MIT AgeLab researchers Bryan Reimer and Bruce Mehler confirmed this when they measured driver behavior with and without Autopilot engaged. Driver glances away from the road increased 18% the moment Autopilot activated, with hands-free driving rising 32%. The disengagement from attention was immediate, and in fatal crashes NTSB investigations documented cases where drivers showed no steering input for the final seven seconds before impact. Tesla’s system required continuous driver attention as a matter of policy, but the architecture included no mechanism to ensure that attention was present. A steering wheel torque sensor provided weak feedback. Eye-tracking with graduated lockout would have provided strong enforcement, but Tesla went with the torque sensor.

Air Canada’s chatbot operated at a different layer with similar results. In 2022, Jake Moffatt of British Columbia asked the airline’s website chatbot about bereavement fares after his grandmother died. The chatbot told him he could book at full price and apply for the bereavement discount retroactively within ninety days. The actual policy prohibited retroactive claims. Nobody at Air Canada caught the error.

When Moffatt sued, Air Canada argued the chatbot was “a separate legal entity responsible for its own actions.” The British Columbia Civil Resolution Tribunal rejected this defense in its February 2024 decision. Tribunal member Christopher Rivers wrote: “It should be obvious to Air Canada that it is responsible for all the information on its website.”

The damages were $812 Canadian, but the case established that companies bear responsibility for their AI agents’ statements. Air Canada learned what its chatbot had been telling customers only when the lawsuit arrived. There was no audit chain reaching the customer-facing surface, no sampling of chatbot responses against policy, no visibility into the gap between what the system said and what the company’s policies allowed.

Tesla lacked enforcement at the gate, Air Canada lacked visibility into the action surface, and Allianz has both.

The Question That Remains

The productive question is where humans should be placed, doing what, and under what conditions they can actually exercise judgment rather than perform the appearance of oversight.

The Gate Test is built around that question, and it has two components. First, enforcement at the step: a mechanism that ensures attention, not a policy that requests it. Steering wheel torque sensors request attention; eye-tracking interlocks enforce it. Checkbox approvals request review; system architecture that blocks action until review is complete enforces it. Second, visibility before the cost: an audit chain that reaches the action surface before errors compound. If leadership first reads what the agent said in a lawsuit attachment, the visibility property is already missing.

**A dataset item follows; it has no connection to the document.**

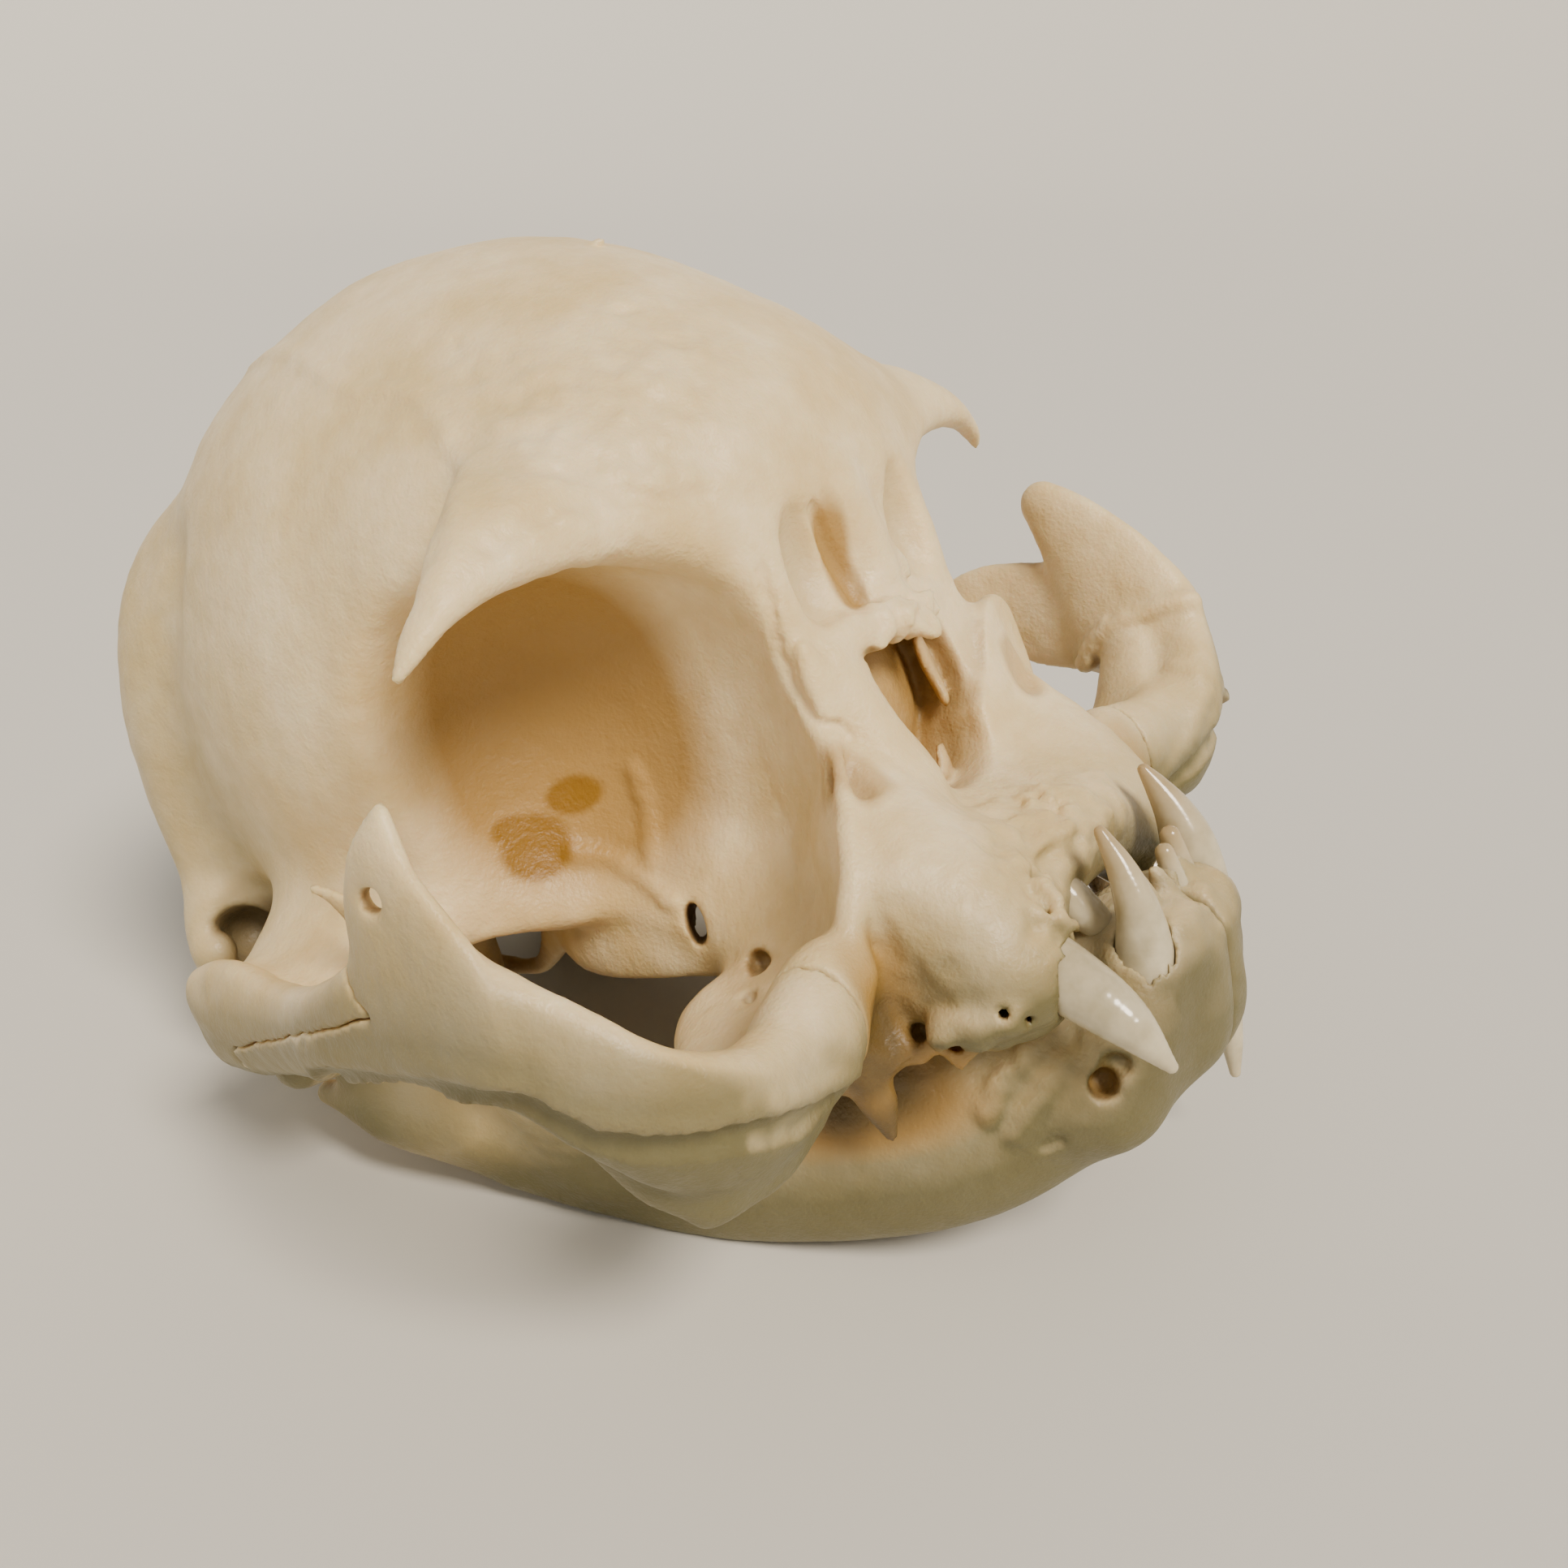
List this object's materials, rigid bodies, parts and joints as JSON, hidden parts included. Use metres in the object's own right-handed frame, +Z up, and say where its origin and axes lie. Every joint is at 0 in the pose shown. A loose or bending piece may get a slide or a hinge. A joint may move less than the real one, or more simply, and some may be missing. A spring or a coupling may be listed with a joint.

Place the gate on the irreversible step with both properties, at a load humans can sustain, and the workflow has a structural basis for human oversight. Remove either property and human presence becomes ceremonial.

This is why human-in-the-loop is a design choice. Adding a human adds nothing if they can’t understand what the system did, can’t step in before the damage compounds, or can’t keep up with the volume. The relevant question is not “should there be a human?” but “can this human, at this step, with this information, actually change outcomes?”

When the answer is no, the human is not performing oversight. The human is absorbing liability, present to take blame when the system fails rather than to prevent the failure. The EU AI Act’s Article 14 now requires that high-risk AI systems be designed so humans can “effectively oversee” them, with specific provisions against automation bias. Regulators have recognized what the deployment failures demonstrated: the label “human-in-the-loop” means nothing without the architecture to make human judgment effective.

That’s why while building Jitera we designed context that works like memory, preserving what happened and why across sessions, and team-in-the-loop architecture that distributes oversight across roles instead of concentrating it in a single supervisor.

Where you place the human determines whether they act or watch.